Jun 15 Vancouver Grain Exchange Golf Tournament
Jun 18 COS Island Committee Meeting @ 13:30
Jun 19 International Sailors’ Society Canada Annual General Meeting @ 12:00
Jun 19 COS Owners Committee Meeting @ 12:00
Jun 21 Arctic Shipping Session with CCG @ 08:30
Jun 22 COS Navigation & Pilotage Committee Meeting @ 10:00
Ship of the Week
In late March this year, Shell accepted delivery of the M/V Aiviq (pronounced ‘eye-vik’), a 360-foot ice class anchor handler built by Edison Chouest Offshore in Larose, Louisiana. Aiviq was constructed to specifically support Shell’s 2012 shallow-water drilling program off the coast of Alaska in the Beaufort and Chukchi Seas and is considered to be one of the most technically advanced polar-class vessels in the world, not to mention the first of its kind to be built in the United States.

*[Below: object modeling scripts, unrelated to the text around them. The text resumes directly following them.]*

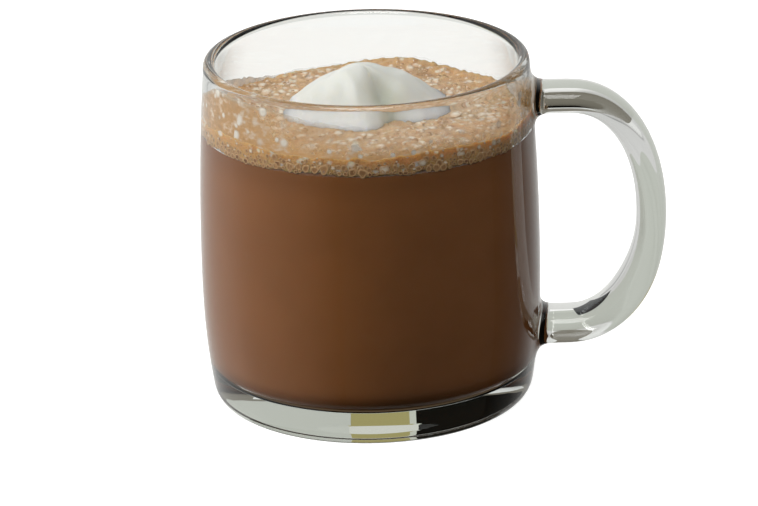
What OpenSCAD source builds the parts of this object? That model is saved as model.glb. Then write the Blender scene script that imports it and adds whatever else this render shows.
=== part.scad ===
// Hot chocolate in a clear glass mug, topped with milk foam and a dollop of whipped cream.
// The origin is on the mug's axis at the table, +Z is up and the handle points along +X.

/* [Mug] */
// Height of the mug, from the table to the top of the lip
mug_height = 92; // [76:1:120]
// Outer radius just under the rounded lip
lip_radius = 42; // [36:0.5:50]
// Outer radius of the belly at its widest
belly_radius = 44.1; // [37:0.1:54]
// Height of the widest part of the belly
belly_height = 38; // [30:1:50]
// Outer radius where the wall turns into the heel
foot_radius = 41.9; // [35:0.1:50]
// Radius of the rounded heel
heel_round = 5; // [2:0.5:8]
// Thickness of the glass wall, and of the full-round lip
wall = 3.1; // [2.4:0.1:4.5]
// Thickness of the solid glass base
base_thickness = 8.5; // [4:0.5:14]
// Fillet radius inside, between the wall and the base
floor_round = 7; // [3:0.5:10]

/* [Handle] */
// Drop of the upper bar's mid-line below the lip
handle_drop = 12; // [10:0.5:18]
// Height of the lower bar's mid-line above the table
handle_low = 17.6; // [14:0.1:24]
// Height of the place where the grip stands furthest out
grip_height = 48; // [36:1:56]
// Clear gap between the belly and the inside of the grip
finger_gap = 25.1; // [20:0.1:34]
// Length of each bar, from the belly's radius to the start of its bend
bar_length = 8; // [4:0.5:12]
// Width of the handle, side to side
grip_width = 15; // [12:0.5:18]
// Thickness of the upper bar and the grip
grip_thickness = 7.8; // [6:0.1:10]
// Thickness of the lower bend and the lower bar
bend_thickness = 9.3; // [7:0.1:11]
// Fillet radius where each bar meets the wall
root_fillet = 3; // [1.5:0.1:4]

/* [Drink] */
// Depth of the foam's top below the lip
foam_drop = 14.2; // [10:0.1:24]
// Thickness of the foam layer at the wall
foam_thickness = 4.2; // [2.5:0.1:10]
// Height that the foam climbs the wall on the side away from the handle
foam_climb = 3; // [0:0.1:5]
// Height of the ripples round the foam's edge
foam_ripple = 0.8; // [0:0.1:1.5]

/* [Cream] */
// Mean radius of the dollop on the foam
cream_radius = 20; // [14:0.5:26]
// Height of the dollop's peak above the foam
cream_height = 12.7; // [8:0.1:18]
// Reach of the lobes round the dollop's outline
cream_lobe = 2; // [0:0.1:3]
// Depth of the notch in the outline, front right
cream_notch = 5; // [0:0.1:7]
// Depth of the fold that runs down from the peak to the notch
cream_fold = 2.2; // [0:0.1:3]
// Depth that the middle of the dollop has sunk into the foam
cream_sink = 2; // [0.5:0.1:3]

/* [Hidden] */
$fn = 96;

// The wall's bow: a parabola above the belly, a slightly squarer curve below it
upper_power = 2;
lower_power = 2.5;
lip_z = mug_height - wall / 2;
lower_span = belly_height - heel_round;
foot_drop = belly_radius - foot_radius;
lip_drop = belly_radius - lip_radius;

// Levels inside the mug
foam_z = mug_height - foam_drop;
liquid_z = foam_z - foam_thickness;

// Steps in each stretch of the outline
wall_steps = 14;
round_steps = 10;

// The handle's loop: the bars' mid-lines, the bends' start and the grip's furthest mid-line
upper_bar_z = mug_height - handle_drop;
bend_x = belly_radius + bar_length;
grip_x = belly_radius + finger_gap + grip_thickness / 2;
upper_bend_power = 2.15;
lower_bend_power = 2;
oval_power = 2.25;
loop_steps = 28;
oval_steps = 24;
// Shares of the root fillet's radius at which it has a ring, from the wall outwards
fillet_rings = [0.03, 0.1, 0.25, 0.5, 1];

// Rings and spokes of the foam's and the cream's surfaces
spokes = 96;
dish_rings = 4;
foam_rings = 5;
cream_rings = 11;
// Where the foam climbs the wall, and where the cream has its notch and its ridge
climb_angle = 152;
notch_angle = 313;
ridge_angle = 255;

// ---- Glass wall ----

// Outer radius of the wall at height z
function outer_r(z) = z > belly_height
    ? belly_radius - lip_drop * pow((z - belly_height) / (lip_z - belly_height), upper_power)
    : belly_radius - foot_drop * pow((belly_height - z) / lower_span, lower_power);

// Radius of the cavity at height z, above its rounded bottom corner
function cavity_r(z) = outer_r(z) - wall;

// Lean of the wall from upright at height z below the belly, in degrees
function lean(z) = atan(lower_power * foot_drop / lower_span
    * pow(max(belly_height - z, 0) / lower_span, lower_power - 1));

// Points of a round from angle a0 to angle a1
function round_points(cx, cz, r, a0, a1) = [
    for (i = [0 : round_steps])
        let (a = a0 + (a1 - a0) * i / round_steps)
            [cx + r * cos(a), cz + r * sin(a)]
];

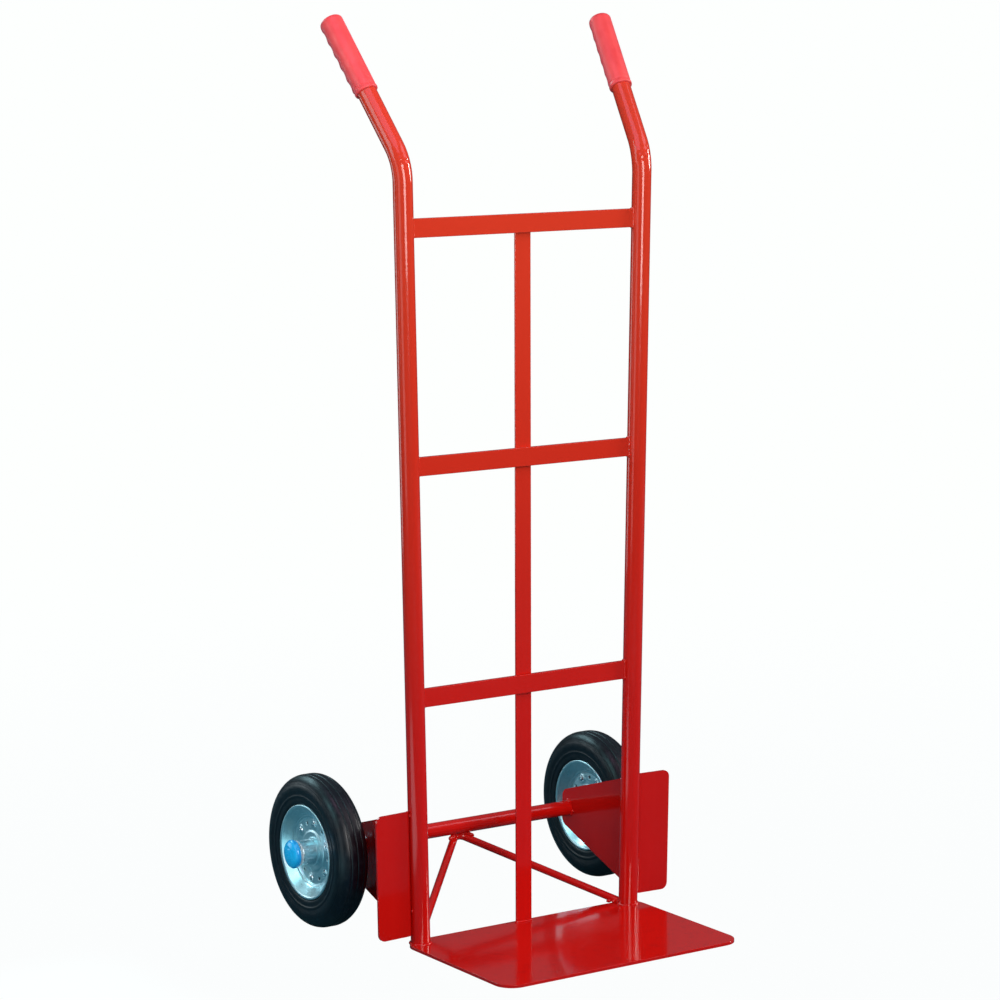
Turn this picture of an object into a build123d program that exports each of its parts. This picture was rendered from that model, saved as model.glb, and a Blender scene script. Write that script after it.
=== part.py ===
"""Steel hand truck: two bent tube uprights, flat crossbars, a toe plate and two wheels on one axle.

Frame: X to the user's right when facing the load side, Y towards the user, Z up, millimetres.
The floor is z = 0, x = 0 is the plane of symmetry, and y = 0 is midway between the toe plate's
front edge and the back of the tyres.  The toe plate points along -Y.
"""
from build123d import *
from math import cos, radians, sin, tan
import os

# Wheels
tyre_radius = 100.0
tyre_width = 44.0
tyre_shoulder = 17.0
tyre_wall_step = 8.0            # radial height of the sidewall's slope above the rim's lip
tyre_seat_gap = 0.3             # between rubber and rim
wheel_x = 220.5                 # middle plane of each wheel
rim_lip_radius = 62.0
rim_lip_offset = 19.5           # sheet centre line at the lip, from the wheel's middle plane
rim_lip_depth = 3.0             # radial height of the lip's straight rim
rim_disc_offset = 6.0           # sheet centre line of the flat disc
rim_disc_radius = 47.0
rim_disc_step = 3.5             # axial depth of the cone's foot beside the disc
rim_collar = 5.0                # length of the collar that takes the hub
rim_bend = 1.4
rim_sheet = 2.0
hub_radius = 16.0
hub_bore = 13.5
hub_half_length = 30.5
bush_flange_radius = 16.8
bush_flange = 2.5
bush_length = 20.0
bush_play = 0.06
rivet_circle = 37.0
rivet_count = 6
rivet_radius = 2.5
rivet_spacer_radius = 4.0
rivet_head = ((4.5, 0.0), (4.0, 1.2), (2.4, 2.0), (0.0, 2.2))   # radius and height above the disc
vent_radius = 2.5
tread_groove_offsets = (-9.0, 0.0, 9.0)
tread_groove_width = 1.4
tread_groove_depth = 1.2

# Toe plate
plate_width = 364.0
plate_depth = 235.5
plate_thickness = 4.0
plate_corner = 25.0
plate_edge = 0.6
plate_front_y = -239.0

# Frame tubes
tube_radius = 12.5
tube_wall = 1.5
upright_y = plate_front_y + 221.0
foot_spacing = 327.0            # between tube centres at floor level
upright_lean = 1.11             # degrees outward on each side
bend_corner = 993.5             # distance along the tube to the handle bend's corner
bend_radius = 73.0
handle_lean = 36.7              # degrees back from the upright
handle_splay = 9.0              # degrees outward from straight back
handle_length = 211.0           # corner to tube end

# Flat bars
bar_heights = {"lower_crossbar": 320.5, "middle_crossbar": 615.0, "top_crossbar": 912.0}
bar_height = 24.0
bar_thickness = 6.0
bar_front = -1.0                # bar's front face, from the tubes' centre plane
bar_edge = 0.8
strap_width = 24.0
strap_thickness = 3.0
strap_rise = 9.0                # above the top bar's centre line

# Axle, brackets and brace
axle_y = upright_y + 157.0
axle_radius = 10.0
axle_bore = 7.0
axle_half_length = 259.5
bracket_sheet = 3.0
bracket_inner = 12.1            # gusset's inner face from the tube's centre line
bracket_bend = 4.0
flange_reach = 62.7             # flange's outer edge from the tube's centre line
flange_front = -2.0
flange_bottom = 16.0
flange_top = 178.0
flange_corner = 9.0
gusset_rear = 170.5
gusset_front = 3.0
gusset_top_front = 174.8
gusset_top_rear = 122.8
gusset_bottom_rear = 77.8
gusset_corner = 8.0
brace_radius = 5.0
brace_foot = (158.2, 11.6, 5.0)  # from the plane of symmetry, the tubes' centre plane and the floor
brace_apex = (165.9, 88.2)       # y from the tubes' centre plane, and height
brace_bend = 12.0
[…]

Built 2012 by Edison Chouest Offshore, Louisiana
LOA 360 ft
Beam 80 ft
Classification: American Bureau of Shipping A3 ice-class
Speed: 15 knots in open water, 5 knots in ice
Accommodation: for 64 crew and technical staff
Main engines: four CAT C280-12 diesels of 5,444 BHP each
Aiviq was christened by a 12 year-old Nuiqsut student who won a naming contest hosted by Shell and her local school district asking students to submit their name of choice for the new vessel in the form of an essay. Incredibly, the vessel which is capable of breaking ice one meter thick at a speed of 5 knots cost $200 million to build which perhaps explains why not too many commercial vessels are built in the U.S. these days. Shell has tentative approval to drill four exploratory wells starting this July. The vessel was built to American Bureau of Shipping A3 class.